Expecting a welcome reception from the public by installing High Occupancy Toll (HOT) lanes on midday traffic disasters like interstate 95 is just oblivious optimism. The idea is too depressingly real and American for social critics, who rant and rave like Arthur Miller antagonists. This is how it works: if you don’t want to wait in traffic, you can pay a hefty toll for a first class ticket to efficiency. HOT lanes have already been installed in highways across the nation and advocates claim that they have been viewed as congestion liberators. That’s news to a lot of researchers. Agonizing over tolls, however, is nothing new.
-image courtesy of WJLA.com
Perhaps that’s why The Virginia Department of Transportation saved its spot in line for a $1.2 billion federal grant, awarded this past December. We can’t all stop driving. Any promise of “efficient” alternatives will be greeted like everything else is on I-95’s capital stretch – with a punch at the steering wheel and a middle finger.
The Capital Beltway HOT Lanes Project includes additional elements that were tacked onto the projected $1.9 billion dollar overhaul. These elements include plans to bring the regional High Occupancy Vehicle lane (HOV) network to the Beltway, easier access routes to employment centers, the upgrade of 12 key interchanges, 13 miles of new and upgraded sound walls, and the renovation or replacement of aging infrastructure, including 42 bridges and overpasses. In the grand scheme of things, it is all very pleasing to the eye. On VDOT’s HOT lanes project website, children are depicted playing jump rope to celebrate their enthusiasm for the future of tolling.

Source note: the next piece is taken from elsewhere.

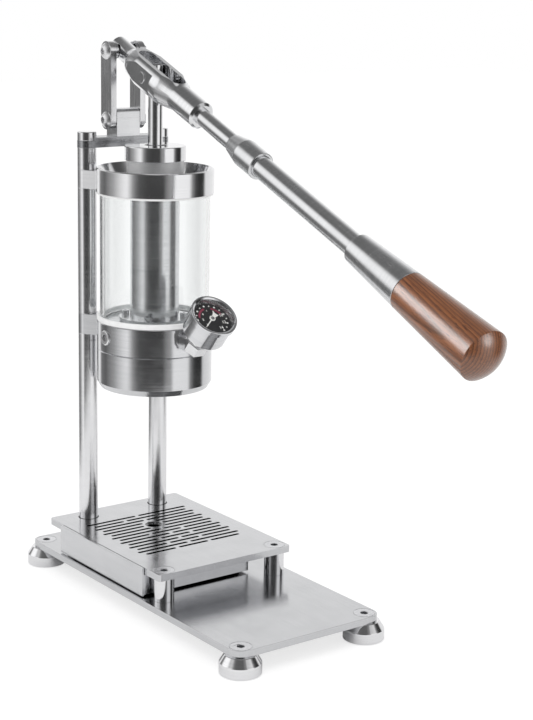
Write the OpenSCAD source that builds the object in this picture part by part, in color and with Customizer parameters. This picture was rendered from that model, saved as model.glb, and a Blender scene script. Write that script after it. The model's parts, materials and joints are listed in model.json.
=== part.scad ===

Are taxpayers really getting all of this for the low, low price of $1.2 billion? The $700 million dollar difference will be considered an investment by VDOT’s private-sector partners, Texas-based Fluor Enterprises Inc. and the Austrian toll-road experts, Transurban Group. What kind of power does this investment give them? The power to set toll prices without oversight, according to VDOT, who has no idea how expensive the fares will be. According to the comprehensive agreement reached between VDOT and their private investors, these tolls will be “uncapped and dynamic,” which translates to “as expensive as we want it to be, whenever we want it to be.”
For a project that is being called “a landmark for investors” by Transurban, there is plenty of talk and little to back it up. Searching websites yields several documents of research outlining the necessity of the HOT lanes and a comprehensive definition of “the corridor,” which is the stretch of highway marked for installation and its surrounding infrastructure. However, it is difficult to find any solid timetable or visual representation of this massive overhaul. You can find a two-by-three inch graphic showing what the highways will look like with HOT lanes. It’s an interesting 3D model that could be used to promote an upgraded version of “Frogger.”
This is the grand vision of the VDOT – the roads may actually be paved with green.
—image courtesy of Virginiadot.org
After sifting through the talk and PR, The Capital Beltway Project seems like another reckless adventure in the series of over-hyped American urban development strategies. The taxpayers could have completely funded the overhaul themselves and focused on less expensive alternatives. Seeking additional funding from private businesses who, like banks, will expect more than they give in return, shows irresponsible budget managing. Like a teenager with a brand new stereo and a high-interest credit card, drivers will be recouping their own investment for a long time. HOT lanes completely negate the progress made to promote carpooling. It’s pretty simple: fewer cars on the road means less traffic, less traffic means less congestion, less congestion means cleaner air and when you add up the dominos, you get an environmentally and socially responsible solution.
The methodology of private businesses winning federal and state dirty-work projects rarely includes long-term commitment. It is much easier to salivate over big ideas, big promises and big budgets marketed into convenient little packages.
Allow me to cite a familiar example: Three years ago, economists claimed that the war in Iraq could cost as much as $500 billion. Now that we’re already at that number with no end in sight, economists are researching a new “as much as” figure. If history teaches us anything, it should teach us that failing to plan is planning to fail, as the saying goes.